Analyzing text is a process where you evaluate different aspects of a document or phrase, in order to gain insights into the content of that text. For the most part, humans are able to read some text and understand the meaning behind it. Even without considering grammar rules for the language the text is written in, specific insights can be identified in the text.

As an example, you might read some text and identify some key phrases that indicate the main talking points of the text. You might also recognize names of people or well-known landmarks such as the Eiffel Tower. Although difficult at times, you might also be able to get a sense for how the person was feeling when they wrote the text, also commonly known as sentiment.

Text Analytics Techniques

Text analytics is a process where an artificial intelligence (AI) algorithm, running on a computer, evaluates these same attributes in text, to determine specific insights. A person will typically rely on their own experiences and knowledge to achieve the insights. A computer must be provided with similar knowledge to be able to perform the task. There are some commonly used techniques that can be used to build software to analyze text, including:

  • Statistical analysis of terms used in the text. For example, removing common "stop words" (words like "the" or "a", which reveal little semantic information about the text), and performing frequency analysis of the remaining words (counting how often each word appears) can provide clues about the main subject of the text.
  • Extending frequency analysis to multi-term phrases, commonly known as N-grams (a two-word phrase is a bi-gram, a three-word phrase is a tri-gram, and so on).
  • Applying stemming or lemmatization algorithms to normalize words before counting them - for example, so that words like "power", "powered", and "powerful" are interpreted as being the same word.
  • Applying linguistic structure rules to analyze sentences - for example, breaking down sentences into tree-like structures such as a noun phrase, which itself contains nouns, verbs, adjectives, and so on.
  • Encoding words or terms as numeric features that can be used to train a machine learning model. For example, to classify a text document based on the terms it contains. This technique is often used to perform sentiment analysis, in which a document is classified as positive or negative.
  • Creating vectorized models that capture semantic relationships between words by assigning them to locations in n-dimensional space. This modeling technique might, for example, assign values to the words "flower" and "plant" that locate them close to one another, while "skateboard" might be given a value that positions it much further away.

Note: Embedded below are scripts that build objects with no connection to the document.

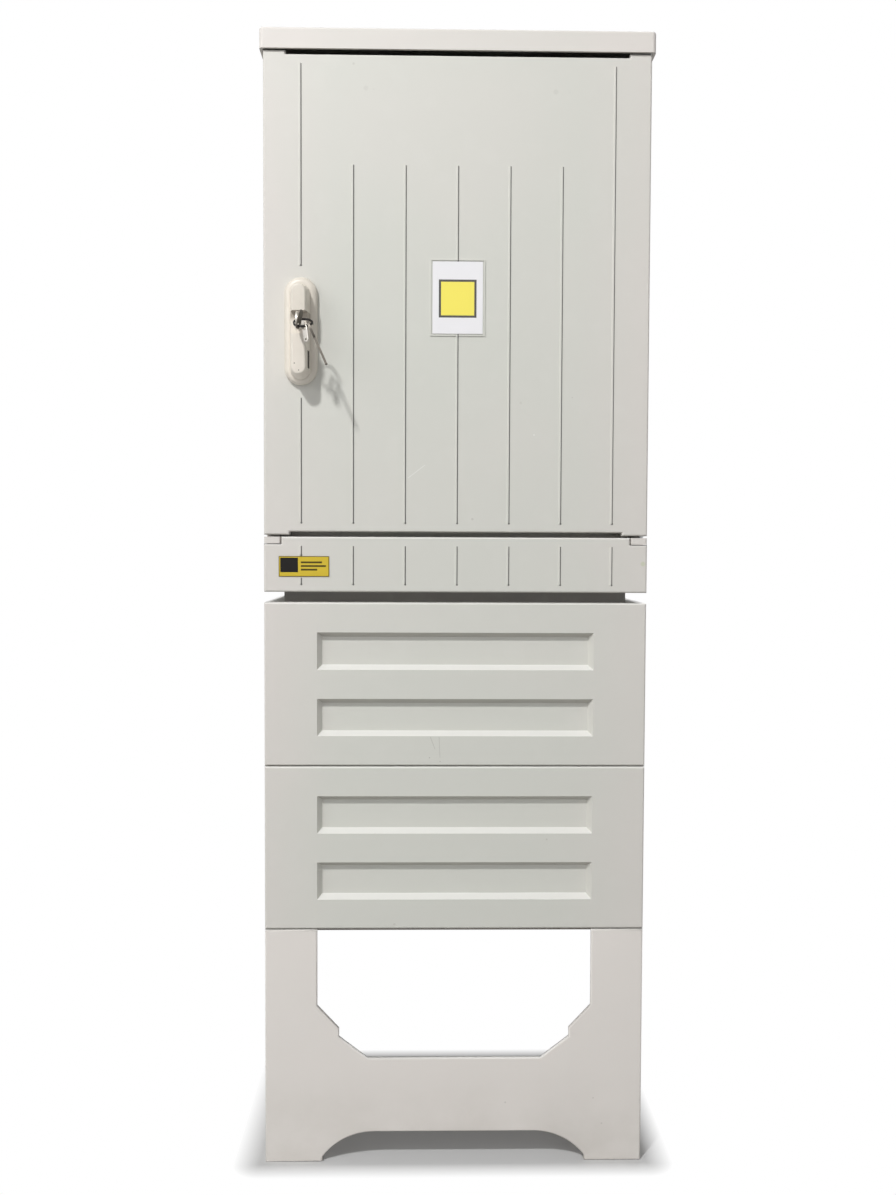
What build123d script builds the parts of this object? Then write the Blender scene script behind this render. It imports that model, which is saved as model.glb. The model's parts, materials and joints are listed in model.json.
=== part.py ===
from build123d import *
import math
import os

# Roadside utility cabinet: a moulded polyester box with one door, on its own foundation.
# Millimetres. X runs to the right, Y from the door to the back wall, Z up.
# The origin is the middle of the footprint, on the ground.

# Overall sizes
cabinet_width = 400.0
cabinet_depth = 250.0
foundation_height = 596.0
neck_height = 11.0
lower_panel_height = 57.5
door_height = 495.5
roof_skirt_height = 21.5
roof_rise = 8.0
roof_overhang = 3.5

# Gaps between the mouldings
door_bottom_gap = 2.0
roof_gap = 0.5
door_gap = 2.0
cover_gap = 1.0
slip_gap = 0.3
running_gap = 0.05

# Walls and trays
moulded_wall = 3.5
foundation_wall = 4.0
tray_depth = 22.0
edge_radius = 2.0
frame_flange_width = 18.0
channel_flange_width = 22.0

# Posting ribs on the outer faces
rib_margin = 38.0
rib_count = 7
side_rib_margin = 44.0
side_rib_count = 4
rib_base = 2.8
rib_crest = 1.3
rib_height = 1.0
rib_root = 0.5
short_rib_drop = 115.5
outer_rib_drop = 13.5
rib_foot = 12.5

# Vent slots along the door's top and bottom edges
vent_top_margin = 23.0
vent_top_height = 4.0
vent_bottom_margin = 26.5
vent_bottom_height = 3.2

# Foundation frame with its window and arch
crossbar_top = 112.0
arch_height = 32.0
frame_top = 250.0
window_margin = 55.0
window_shoulder = 168.5
seam_lift = 1.0
foot_width = 60.5
arch_half = 85.0
arch_spring = 5.0
shoulder_run = 23.0
shoulder_drop = 24.5
shoulder_flat = 9.0
corner_step = 5.0
corner_step_drop = 4.0
corner_run = 25.0
back_leg_width = 18.0
back_header_foot = 176.0

# Bevelled recesses in the foundation covers
recess_side_margin = 55.0
recess_margin = 31.25
recess_spacing = 30.5
recess_depth = 8.0
recess_run = 5.0

# Hinges
hinge_pin_radius = 2.5
hinge_inset = 4.5
hinge_depth = 12.0
hinge_boss_height = 24.0
hinge_lug_width = 17.0
hinge_lug_height = 7.0

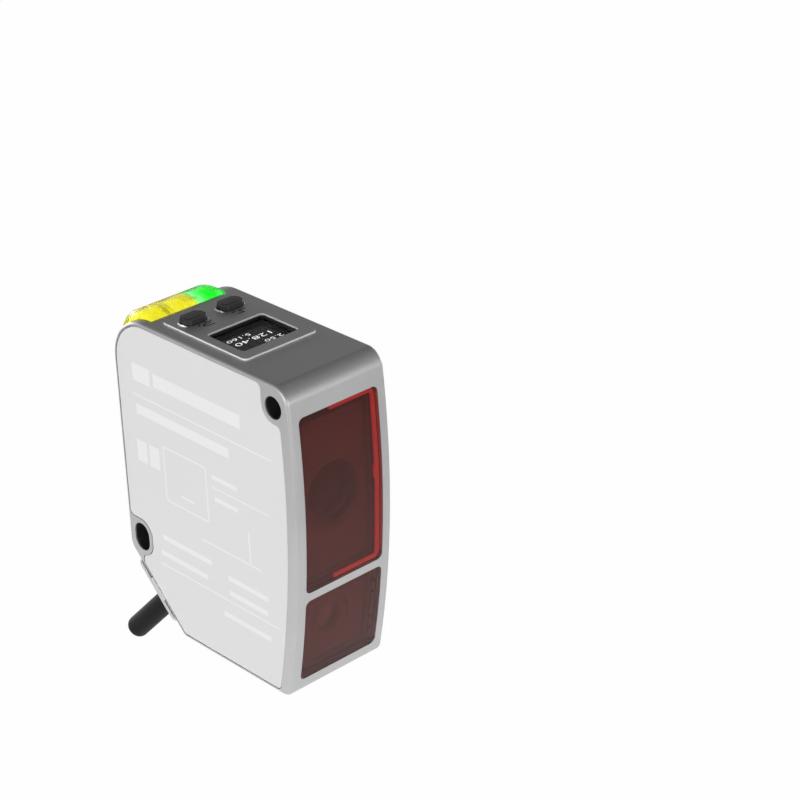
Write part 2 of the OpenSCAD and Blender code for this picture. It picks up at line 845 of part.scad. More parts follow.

While these techniques can be used to great effect, programming them can be complex. In Microsoft Azure, the Language cognitive service can help simplify application development by using pre-trained models that can:

  • Determine the language of a document or text (for example, French or English).
  • Perform sentiment analysis on text to determine a positive or negative sentiment.
  • Extract key phrases from text that might indicate its main talking points.
  • Identify and categorize entities in the text. Entities can be people, places, organizations, or even everyday items such as dates, times, quantities, and so on.

In this module, you'll explore some of these capabilities and gain an understanding of how you might apply them to applications such as:

  • A social media feed analyzer to detect sentiment around a political campaign or a product in market.
  • A document search application that extracts key phrases to help summarize the main subject matter of documents in a catalog.
  • A tool to extract brand information or company names from documents or other text for identification purposes.

These examples are just a small sample of the many areas that the Language service can help with text analytics.